Items from a dataset
________________________________________

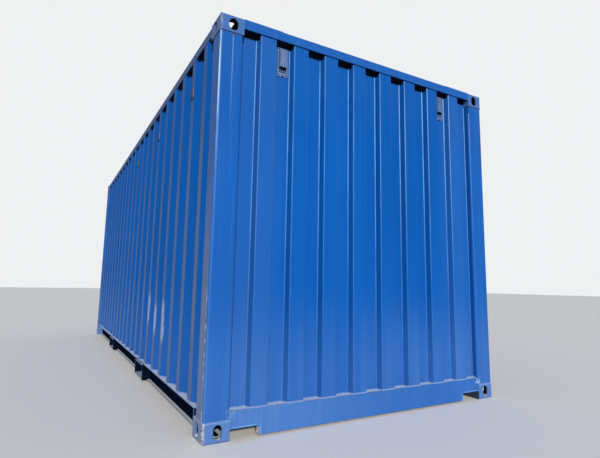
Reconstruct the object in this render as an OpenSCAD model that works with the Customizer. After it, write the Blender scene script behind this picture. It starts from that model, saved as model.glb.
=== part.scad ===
// Twenty foot shipping container, 20 ft by 8 ft by 8 ft 6 in over the corner castings.
// Origin: middle of the base. X runs along the length from the blank end to the doors,
// Y across the width to the left wall, Z up. All sizes are in millimetres.

/* [Overall] */
// Length over the corner castings
length = 6058; // [5000:1:7000]
// Width over the corner castings
width = 2438; // [2300:1:2600]
// Height over the corner castings
height = 2591; // [2400:1:2900]

/* [Corner castings] */
// Casting size along the length
casting_l = 178; // [174:1:190]
// Casting size across the width
casting_w = 162; // [158:1:175]
// Casting height
casting_h = 118; // [112:1:130]
// Thickness of the plate that holds the lock aperture
casting_plate = 28; // [20:1:32]
// Thickness of the two outer walls
casting_wall = 16; // [12:1:20]
// Thickness of the two inner walls and of the plate under the post
casting_inner = 12; // [8:1:16]
// Radius of the casting's outer corner edge
casting_round = 18; // [6:0.5:20]
// Radius of the casting's outer top or bottom edges
casting_edge = 13; // [3:0.5:16]
// Length of the lock aperture
aperture_l = 124.5; // [110:0.5:128]
// Width of the lock aperture
aperture_w = 63.5; // [55:0.5:68]
// Middle of the aperture from the end face
aperture_end = 102.5; // [98:0.5:105]
// Middle of the aperture from the side face
aperture_side = 89.5; // [86:0.5:92]
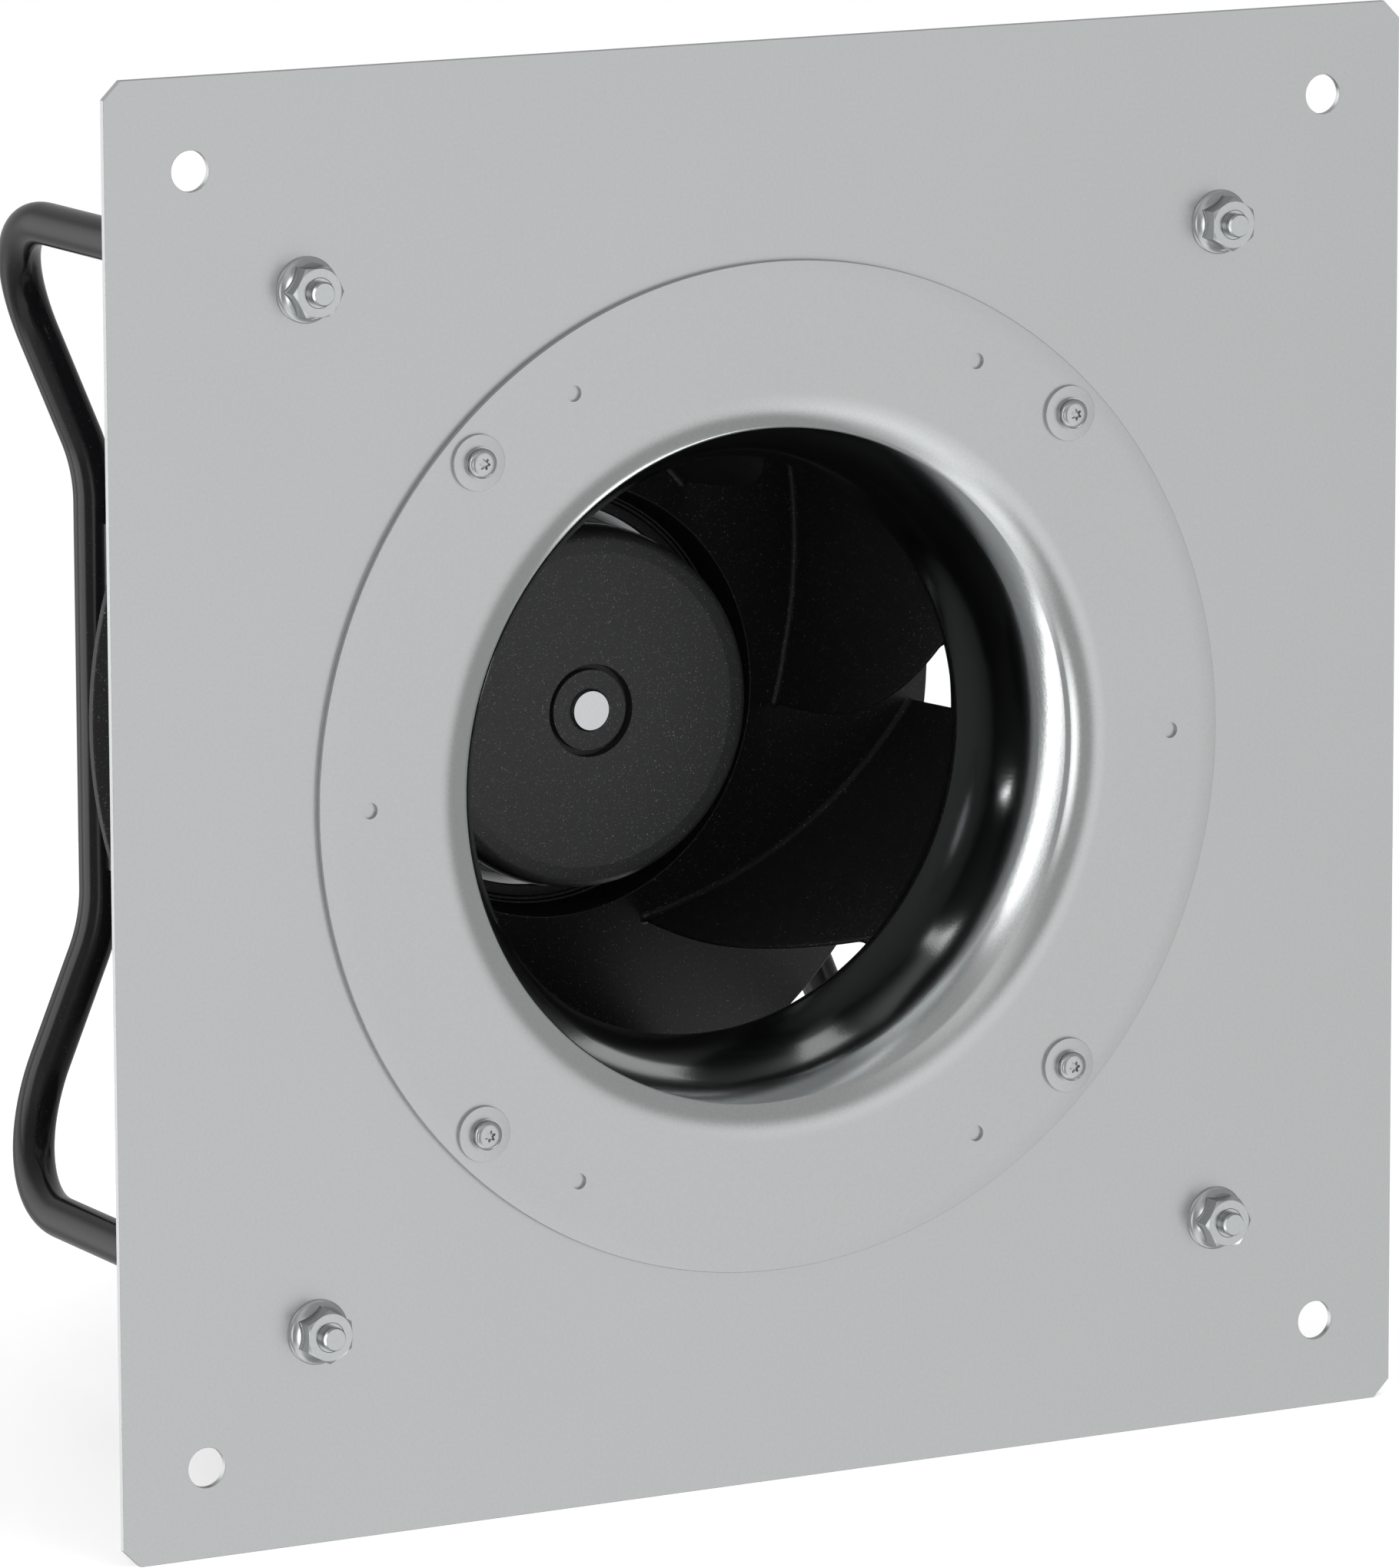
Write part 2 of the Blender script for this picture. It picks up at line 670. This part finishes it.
def mouth_wall(count):
    """The drawn wall's inner face from the flange to the throat, as points and normals.

    The tilt rises evenly over a wide arc, over a tight one and over a nearly straight slope. From
    there it nears 90 degrees as a power of the way, and that part is stretched to the throat.
    """
    way = np.linspace(0, 1, count)
    first = wide_bend * way
    second = wide_bend + (tight_bend - wide_bend) * way
    third = tight_bend + (slope_bend - tight_bend) * way
    fourth = slope_bend + (90 - slope_bend) * way**last_bend_power
    tilt = np.radians(np.concatenate([first, second[1:], third[1:], fourth[1:]]))
    lengths = [
        wide_turn * math.radians(wide_bend), tight_turn * math.radians(tight_bend - wide_bend),
        slope_run, throat_depth - slope_run,
    ]
    run = np.repeat(np.array(lengths) / (count - 1), count - 1)
    middle_tilt = (tilt[1:] + tilt[:-1]) / 2
    step = np.column_stack([-np.cos(middle_tilt), np.sin(middle_tilt)]) * run[:, None]
    points = np.concatenate([[(0, 0)], np.cumsum(step, axis=0)]) + (mouth_radius, -sheet)
    start = 3 * (count - 1)
    wanted = np.array([throat_radius, throat_depth]) - points[start]
    stretch = wanted / (points[-1] - points[start])
    points[start:] = points[start] + (points[start:] - points[start]) * stretch
    return points, np.column_stack([np.sin(tilt), np.cos(tilt)])


wall, wall_normal = mouth_wall(20)
flat_radii = np.array([139.4, 134.0, 128.0, 122.0, 116.0, 110.0])
front_flat = np.column_stack([flat_radii, np.full(len(flat_radii), -sheet)])
back_flat = np.column_stack([flat_radii[::-1], np.zeros(len(flat_radii))])
nozzle_profile = np.concatenate([
    front_flat,
    wall,
    [(throat_radius + 0.5 * lip_flare, 44.3), (throat_radius + lip_flare - 0.1, nozzle_end - 0.3)],
    [(throat_radius + lip_flare + 0.2, nozzle_end)],
    [(throat_radius + lip_flare + sheet - 0.3, nozzle_end)],
    [(throat_radius + lip_flare + sheet, nozzle_end - 0.3)],
    (wall + sheet * wall_normal)[::-1],
    back_flat,
    [(139.85, -0.05), (flange_radius, -0.3), (flange_radius, -1.7), (139.85, -1.95)],
])

nozzle = piece(
    "nozzle_sheet", [lathe(nozzle_profile, 300)], "root", nozzle_zinc,
    ["inlet_nozzle"], nozzle_sharp_angle,
)


# %% Holes in the nozzle's flange
def drill(target, grids):
    """Takes the space inside the grids' closed shells out of a piece."""
    bit = bpy.data.objects.new("drill", shell_mesh("drill", grids, 25.0))
    scene.collection.objects.link(bit)
    cut = target.modifiers.new("holes", "BOOLEAN")
    cut.operation = "DIFFERENCE"
    cut.solver = "EXACT"
    cut.object = bit
    drilled = solid_copy(target)
    target.modifiers.clear()
    clean(drilled, nozzle_sharp_angle)
    target.data = drilled
    bpy.data.objects.remove(bit)
    print(target.name, "drilled", len(grids), "times, now", len(drilled.polygons), "faces")


def rod(spot, radius, front, back, steps=40):
    """A round bar along Y, closed at both ends."""
    profile = np.array([(0, front), (radius, front), (radius, back), (0, back)], float)
    return lathe(profile, steps) + np.array([spot[0], 0, spot[1]])


drill(nozzle, [
    rod(spot, tap_hole_radius, -2 * sheet, tap_hole_floor)
    for spot in round_places(tap_circle_radius, sixths)
])

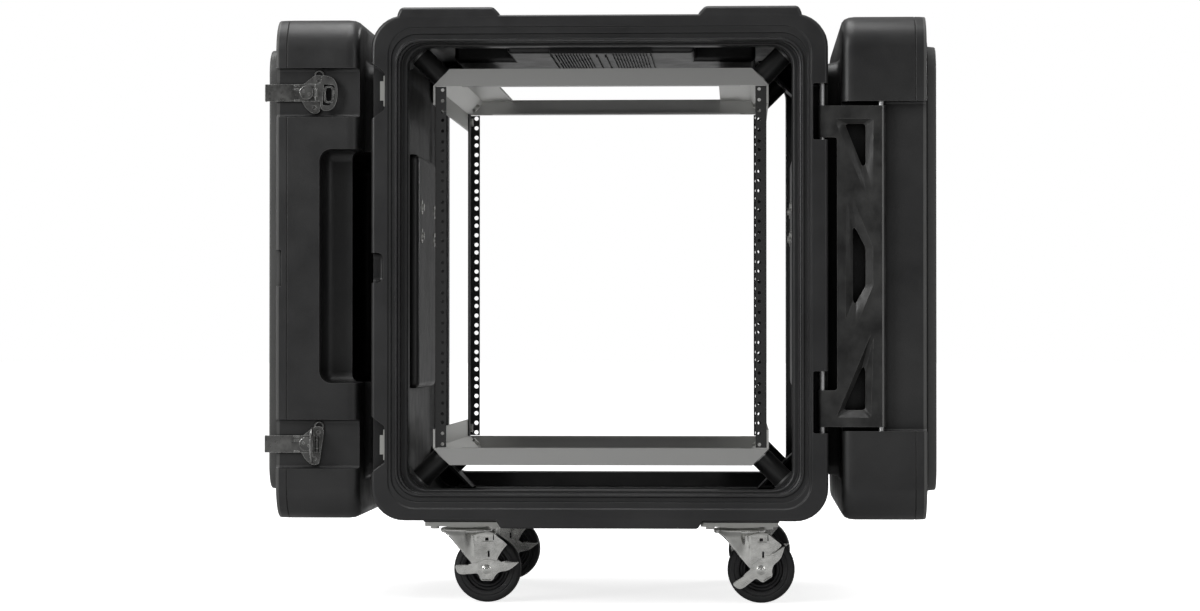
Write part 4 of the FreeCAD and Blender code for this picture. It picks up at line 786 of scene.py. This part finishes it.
def build_door(label):
    """Moulded door shell with its recesses."""
    door = loft(f"{label}_door", door_rings())
    carve(door, scoop_liner(), "UNION")
    hinge = DOOR["hinge_side"]
    free = DOOR["free_side"]
    past = DOOR["flange"] + 0.03
    past_free = (DOOR["flange"] + 0.01, free + 0.01, CASE["middle"] + 0.027)
    notch = (DOOR["flange"] - 0.008, free - 0.008, CASE["middle"] - 0.027)
    recess_bottom, recess_top = 0.258, 0.7365
    tools = scoop_spaces() + [
        soft_box(
            "hinge_recess", (DOOR["crown"] - 0.02, hinge - 0.02, recess_bottom),
            (past, hinge + 0.018, recess_top), 0.004),
        soft_box("hinge_well", (0.3545, hinge - 0.001, 0.281), (0.394, hinge + 0.0295, 0.715), 0.005),
        soft_box("flange_notch", notch, past_free, 0.002),
    ]
    for level in SIDES:
        middle = CASE["middle"] + level * KEEPER_HEIGHT
        low = (DOOR["crown"] - 0.02, free - 0.010, middle - 0.036)
        tools.append(soft_box("latch_recess", low, (past, free + 0.02, middle + 0.036), 0.006))
    carve(door, tools)
    soften_edges(door, 0.0035, 4, 40)
    place_door(door, label)
    adopt(door, f"{label}_door_shell")


def place_door(piece, label):
    """Turn a piece built for the front door half round for the rear door."""
    if label == "rear":
        piece.data.transform(Matrix.Rotation(math.pi, 4, "Z"))


for door_label in DOORS:
    build_door(door_label)


# Hinge links

# Three windows: corners of the hole, then of the slope round it, from the plate's left edge and top, in mm
LINK_WINDOWS = (
    (((33, 26), (63, 26), (63, 86), (58, 88)), ((17.5, 19), (74, 19), (74, 130), (66.5, 138))),
    (
        ((44.5, 177), (48, 177), (63, 206), (63, 261), (48, 288), (44.5, 284)),
        ((34, 126), (41, 126), (73.5, 206), (73.5, 261), (47, 325), (34, 312)),
    ),
    (((58.5, 378), (62.5, 382), (62.5, 441.5), (30.5, 441.5)), ((71, 330), (74, 334), (70, 452), (20, 452))),
)


def window_cutter(name, hole, wide, left, top, near, depth, past):
    """Tool for one window: a wide slope in the front face that narrows to the hole."""
    rings = []
    for outline, level in ((wide, near - 0.0005), (wide, near), (hole, near + depth), (hole, past)):
        radius = 0.005 if outline is hole else 0.003
        corners = [(left + across * MM, top - down * MM, radius) for across, down in outline]
        rings.append([(point[0], level, point[1]) for point in soften(corners, closed=True, steps=5)])
    return loft(name, rings)


def build_link(label):
    """Hinge plate with three bevelled windows, two tabs and a knuckle along each pin."""
    low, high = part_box("front_door_link")
    half = (high.y - low.y) / 2
    middle_y = (high.y + low.y) / 2
    slope_depth = 0.008
    plate = soft_box("plate", (low.x + half, low.y, low.z), (high.x - half, high.y, high.z), 0.0008, 2)
    knuckles = []
    for x in (low.x + half, high.x - half):
        section = circle(half, 40, (x, middle_y))
        knuckles.append(prism("knuckle", section, "z", low.z + 0.00003, high.z - 0.00003))
    bead_x = high.x - half + BEAD_OFFSET
    bead_low = (bead_x - 0.0013, low.y - 0.0011, low.z + 0.0004)
    bead_high = (bead_x + 0.0013, low.y + 0.003, high.z - 0.0004)
    knuckles.append(soft_box("bead", bead_low, bead_high, 0.0009, 3))
    carve(plate, knuckles, "UNION")
    tab_low, tab_high = 0.317, 0.684
    reach = low.x + half + 0.0215
    gap_low = (low.x - 0.02, low.y - 0.02, tab_low)
    tools = [soft_box("tab_gap", gap_low, (reach, high.y + 0.02, tab_high), 0.004)]
    for number, (hole, wide) in enumerate(LINK_WINDOWS):
        tools.append(window_cutter(
            f"window_{number}", hole, wide, low.x + half, high.z, low.y, slope_depth, high.y + 0.002))
    carve(plate, tools)
    soften_edges(plate, 0.0009, 2, 38)
    place_door(plate, label)
    plate.name = f"{label}_link"
    adopt(plate, f"{label}_door_link")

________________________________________

> [WORK TO COMPLETE]: For this exercise, gather every line of the data that contains the word "script".

> [TASK RESULT]:
Reconstruct the object in this render as an OpenSCAD model that works with the Customizer. After it, write the Blender scene script behind this picture. It starts from that model, saved as model.glb.
Write part 2 of the Blender script for this picture. It picks up at line 670. This part finishes it.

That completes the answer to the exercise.